Do you have a PH meter? Do you keep PH,EC and TDS values in place? PH (acidity or alkalinity) plays a BIG role in the capability of the plant to absorb the nutes.

If you have drained so the salts aren't accumulated (otherwise do), have correct PH and give them the correct nutes you'll see improvements in few days.

Transplanting during flowering isn't good. If you believe you could have salts blocking nutes better do a full flush of the soil and start again with nutes. A standard NPK for veg growth will do if this is the case.
:thank you:
 

troutman

Seed Whore
Epsom salt will fix a magnesium deficiency. Just water with some on a regular basis.

Outdoors I use Epsom salt and Dolomitic limestone.
 

Im'One

Active member
Honestly, I don't know what you can/cannot mix or should/shouldn't give it.

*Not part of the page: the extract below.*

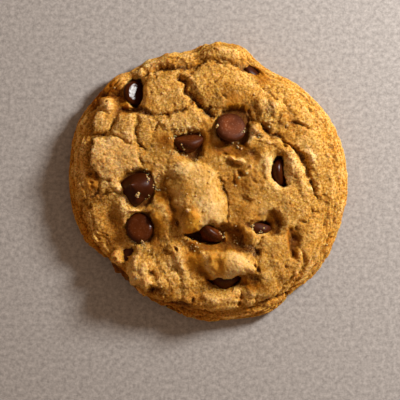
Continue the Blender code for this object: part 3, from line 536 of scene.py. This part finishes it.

Do you have a PH meter? Do you keep PH,EC and TDS values in place? PH (acidity or alkalinity) plays a BIG role in the capability of the plant to absorb the nutes.

If you have drained so the salts aren't accumulated (otherwise do), have correct PH and give them the correct nutes you'll see improvements in few days.

Transplanting during flowering isn't good. If you believe you could have salts blocking nutes better do a full flush of the soil and start again with nutes. A standard NPK for veg growth will do if this is the case.
:thank you:
I did a full flush about a week ago and this continues...and fully wet the soils today before adding the topdress...I have pH meter and a set of test strips which I find more reliable than the three in one meter from Lowe's. The water drain off was almost 7 today. I should have an EC meter here Monday, along with some big bloom from Fox farm.
I did a rePot of my Lebanese plants in my first grow when they first went into flower. It set them back a few days. I don't see I have any choice.
 

Im'One

Active member
I was running rain water and it was at 5.9 or 6.0 once this started.....
I switched to well water which is harder, about 6.8 to 7. I will test it for TDS when my meter arrives.